Wow, you are a good citizenetta. At my age, in menopause, I don't know if I can live w/out a/c. In the days before a/c us older folks died in droves. But it was natural. Back then, older folks were young by today's standards, hence 50 is the new 40/35/30. But it's not natural, per se, to live beyond the ability to run from a tiger. Therefore, a/c and heat are the perview of the age'd.

I used to poo-pooh people up north who complained about the heat. But I ended up in Philly one day when it was 100 out and I thought I was going to die. It really is weird--we have humidity and it's a lot hotter here, but just this last weekend I was out in my front yard breaking ground with a pickax at 2:00 in the afternoon when it was like 98 out and I was fine. I mean, I was taking frequent breaks, but I wasn't dying or anything.

I admit, I'm a total wuss about any deviations from room temperature--stipulatively defined as <20% humidity and 20 degrees Celsius. Any significant departure from this reasonable standard completely unbefitting of advanced hairless primates like ourselves.

I read somewhere that everyone is born with the same number of sweat glands but that the ambient temperature during the first two years of life determines how many of those glands actually get a nerve supply. Allegedly, those of us who were raised in temperate climates have a lot of non-functional sweat glands, and are therefore permanently disabled when it comes to dealing with heat later in life.

"dark with the AC off."

Please don't even mention such a thing...

I wouldn't be surprised by that at all, Lindsay. I love being warm. I keep the house at 80 and if Mark turns it down to 76, I start squawking. We compromise on 78 at night and I sleep under a thick blanket and he sleeps on top of the covers.

But then again, I didn't have an actual air conditioner in my home until I was 18 years old and moved to Austin.

Which is no small thing. I would get to be in the 110s in West Texas in the summer.

My mother, who is 76 y.o., lives in the Calif desert two hours from Death Valley. (That's close out there.) The temp has been getting into the low 120s (F) in DV lately. I called and asked how she's doing and she admits that it's hot, but not as hot as DV and the problem is that it's rather humid so the evaporative cooler doesn't work very well. So I'm not too sure about sympathy for those of us under 50 in wimpy 100 degree wxr.
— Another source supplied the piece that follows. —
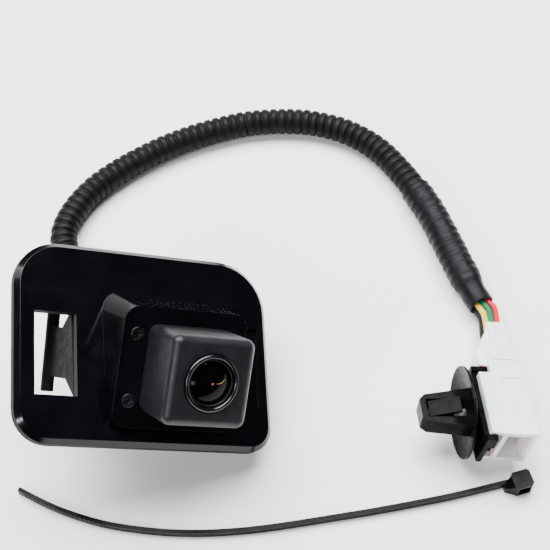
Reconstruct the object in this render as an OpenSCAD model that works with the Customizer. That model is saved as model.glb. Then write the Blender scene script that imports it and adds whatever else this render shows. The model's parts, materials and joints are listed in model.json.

My wife lived through the heat wave of Paris, summer 2003. Temperatures stayed well above 40C for more than three weeks, and they do not have a/c in anything but the american corporate buildings (think HP). More than 15,000 people died then and most were the old who had nobody to check on them.

Not sure if there is any moral to these two anecdotes. Just thought I'd post a couple of data points.

"I keep the house at 80"

Yikes. I consider 70 too hot but a compromise to keep my power bill lower...

Heat in the country and heat in the city are two different things. It's much more tolerable out here in the middle of nowhere --- and five degrees cooler than any city in a 200 miles radius.

What throws me is unseasonable, prolonged heat --- that is, when August temps arrive two months early and stay, which is what's happened here this year. Gah.

I remember the 1995 Chicago heat wave. I was in the middle of a grad student vacation, which is to say I was taking time off from the lab but didn't have the funds to travel anywhere fun. The day it hit 106 I remember sleeping until 4 pm and then desperately wishing that my AC went to 11. When visiting with friends one evening I remember setting my arms down on one of their tables and it feeling warm to the touch.

I spent the summer of '95 coaching a debate camp in an entirely unairconditioned quadrant of the Northwestern U. campus. We were in these godforsaken brick buildings with tiny windows and no circulation at all. I remember trying to give a lecture on Rawls with sweat pouring down my face, cascading onto the podium, and destroying my notes. Midway through I got a break when one of the kids stood up, said she felt ill, and promptly passed out.

And now, 10 years later, I live in an unairconditioned apartment in New York. Progress.

Texas summer survival kit--baby powder and Coors Light.

Coors Light

That's for applying the frosty can to your jugular and not actually for drinking, I presume.